“Don’t she look handsome? Don’t she look nice as anybody?” he would ask of the neighbors, and show the new wig he had bought her, as the poor hair was thin. His simple pride thought it as beautiful as any young girl’s curls, and indeed it was very youthful. One’s heart was wrung, yet uplifted, too, for here was love which had passed through the absolute wrecking of life, and was untouched.
The Captain was a tall hearty man, but it was he who died first, after all, and all in a minute. The paralyzed creature thus bereaved, moaned, day after day; her eyes seemed to be asking for something, there in the room, and no one could find the right thing, till someone thought of the Captain’s binoculars, which he always had by him. From that moment she became tranquil, and even grew happy again, if only she had the bright brass thing where her poor hand could touch it. If it was moved, she moaned for it to be set back. It was her precious token, from his hand to hers. With it beside her she could wait and be good, poor dear soul, until, in about two years, her release came, and she went to join “Captain.”
One word more about Mr. Peter Simons, of whom the town keeps pleasant memories. He lived handsomely, in a handsome house overlooking the river, and his housekeeper, Deborah Twycross, was as much of a magnate in her own way as himself. Mr. Peter was very high with her; but he stood in awe of her, too. Still, he never would let her engage his second servant, a privilege which she coveted.
In his young days a “hired girl” received $2.00 a week wages, if she could milk, $1.50 if she could not. By the time Mr. Peter was established in stately bachelor housekeeping no girl was any longer expected to milk, and few knew how. But when engaging a servant, if he did not like the applicant’s looks, Mr. Peter would say,
“Can you milk?”
Of course, she could not, and there the matter would end. He never asked a girl whose looks he liked, if she could milk!
He was a man of endless secret benevolence, and posed all the time as a hard-fisted person and a miser. He was at the most devious pains to conceal his constant kindnesses. The noble minister who at that time carried our Town on his young shoulders, received sums of money, in every time of need, for library, schools, or cases of poverty and suffering, directed in a variety of elaborately disguised handwritings. He was able in time to trace them all to Mr. Peter. Many a struggling young man was set on his feet and established in life by this secret benefactor; and after Mr. Peter’s death, his coal dealer told how for years he had had orders to deliver loads of coal to this and that family in distress, after dark, and as noiselessly as possible, under an agreement of secrecy, enforced by such threats that he never dared disobey.

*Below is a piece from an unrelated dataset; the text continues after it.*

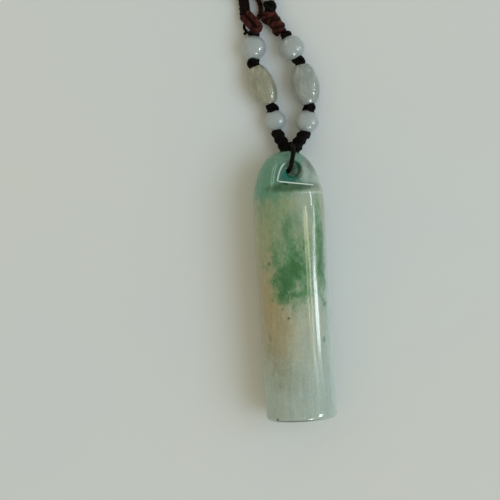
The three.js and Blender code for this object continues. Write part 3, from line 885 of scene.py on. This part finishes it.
def blended(tree, share, first, second, way="MIX"):
    """Mixes two colours; a colour may be three plain numbers."""
    first, second = [c if isinstance(c, bpy.types.NodeSocket) else (*c, 1) for c in (first, second)]
    sockets = {0: share, 6: first, 7: second}
    return place_node(tree, "ShaderNodeMix", sockets, data_type="RGBA", blend_type=way).outputs[2]


def ranged(tree, value, low, high, to_low=0.0, to_high=1.0, ease="LINEAR"):
    sockets = enumerate((value, low, high, to_low, to_high))
    return place_node(tree, "ShaderNodeMapRange", sockets, interpolation_type=ease).outputs[0]


def noise_of(tree, vector, scale, detail=2.0, roughness=0.5, distortion=0.0):
    sockets = {
        "Vector": vector, "Scale": scale, "Detail": detail, "Roughness": roughness, "Distortion": distortion,
    }
    return place_node(tree, "ShaderNodeTexNoise", sockets).outputs[0]


def new_group(name, inputs, outputs):
    """A shader node group with named sockets, each an in or out name and its kind."""
    group = bpy.data.node_groups.new(name, "ShaderNodeTree")
    for socket, kind in inputs:
        group.interface.new_socket(socket, in_out="INPUT", socket_type=f"NodeSocket{kind}")
    for socket, kind in outputs:
        group.interface.new_socket(socket, in_out="OUTPUT", socket_type=f"NodeSocket{kind}")
    given = group.nodes.new("NodeGroupInput").outputs
    result = group.nodes.new("NodeGroupOutput").inputs
    return group, given, result



def grouped(tree, group, sockets):
    """Places a node group in a material and gives it its values."""
    made = tree.nodes.new("ShaderNodeGroup")
    made.node_tree = group
    for socket, value in sockets.items():
        if isinstance(value, bpy.types.NodeSocket):
            tree.links.new(value, made.inputs[socket])
        else:
            made.inputs[socket].default_value = value
    return made.outputs


def make_stone_patch():
    """One soft or ragged patch inside a stone, its mask one in the middle and none outside."""
    group, given, result = new_group(
        "stone_patch",
        [("Place", "Vector"), ("Wander", "Float"), ("Centre", "Vector"), ("Reach", "Vector"),
         ("Raggedness", "Float"), ("Softness", "Float"), ("Strength", "Float")],
        [("Mask", "Float")],
    )
    offset = vectors(group, "SUBTRACT", given["Place"], given["Centre"])
    distance = vectors(group, "LENGTH", vectors(group, "DIVIDE", offset, given["Reach"]))
    edge = maths(group, "MULTIPLY_ADD", given["Wander"], given["Raggedness"], distance)
    inner = maths(group, "SUBTRACT", 1, given["Softness"])
    outer = maths(group, "ADD", 1, given["Softness"])
    mask = ranged(group, edge, outer, inner, ease="SMOOTHSTEP")
    group.links.new(maths(group, "MULTIPLY", mask, given["Strength"]), result["Mask"])
    return group


def make_stone_grain():
    """The fibres, grains and slow clouds of jade, its long way along Y."""
    group, given, result = new_group(
        "stone_grain",
        [("Place", "Vector"), ("Fineness", "Float")],
        [("Wander", "Float"), ("Fibres", "Float"), ("Grains", "Float"), ("Clouds", "Float")],
    )
    along = place_node(group, "ShaderNodeMapping", {"Vector": given["Place"], "Scale": (1, 0.6, 1)}).outputs[0]
    long = place_node(group, "ShaderNodeMapping", {"Vector": given["Place"], "Scale": (1, 0.12, 1)}).outputs[0]
    wander = noise_of(group, along, maths(group, "MULTIPLY", given["Fineness"], 0.6), 5, 0.6, 0.3)
    fibres = noise_of(group, long, maths(group, "MULTIPLY", given["Fineness"], 1.5), 3, 0.6)
    grains = noise_of(group, along, maths(group, "MULTIPLY", given["Fineness"], 2.6), 3, 0.7)
    clouds = noise_of(group, along, maths(group, "MULTIPLY", given["Fineness"], 0.28), 3, 0.55, 0.4)
    for name, value in (("Wander", wander), ("Fibres", fibres), ("Grains", grains), ("Clouds", clouds)):
        group.links.new(ranged(group, value, 0.28, 0.72, -1.0, 1.0), result[name])
    return group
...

The Town has changed since Mr. Peter’s day. Boys no longer brave the terrors of a visit to a White Witch to have their warts charmed, or a toothache healed. (“Mother Hatch,” who plied her arts some thirty years ago, was the last of these. Her appliances for fortune-telling were the correct ones of cards, an ink-well, and a glass to gaze in; but a small trembling sufferer in knickerbockers—a hero to the still more trembling group of friends and eggers-on outside—did not benefit by these higher mysteries. The enchantress, beside her traffic in the black arts, took in washing; she would withdraw her hands from the suds, and lay a reeking finger on the offending tooth, the patient gasping and shutting his terror-stricken eyes while she recited a sufficient incantation.)
Even the memory of the Whipping-post, which still stood in Mr. Peter’s childhood, has long since vanished. The town bell is no longer rung at seven in the morning and at noon, and a steam fire-whistle has replaced the tocsin of alarm that formerly was rung from all the church steeples; but the curfew still rings every night, at nine in the evening (the bell which rings it was made by Paul Revere); and, among the customary Scriptural-sounding offices of fence-viewers, field-drivers, measurers of wood and bark, etc., the town still has a town crier. A very few years ago it still had a pound-keeper and hog-reeve, but by now the outlines of the pound itself have disappeared.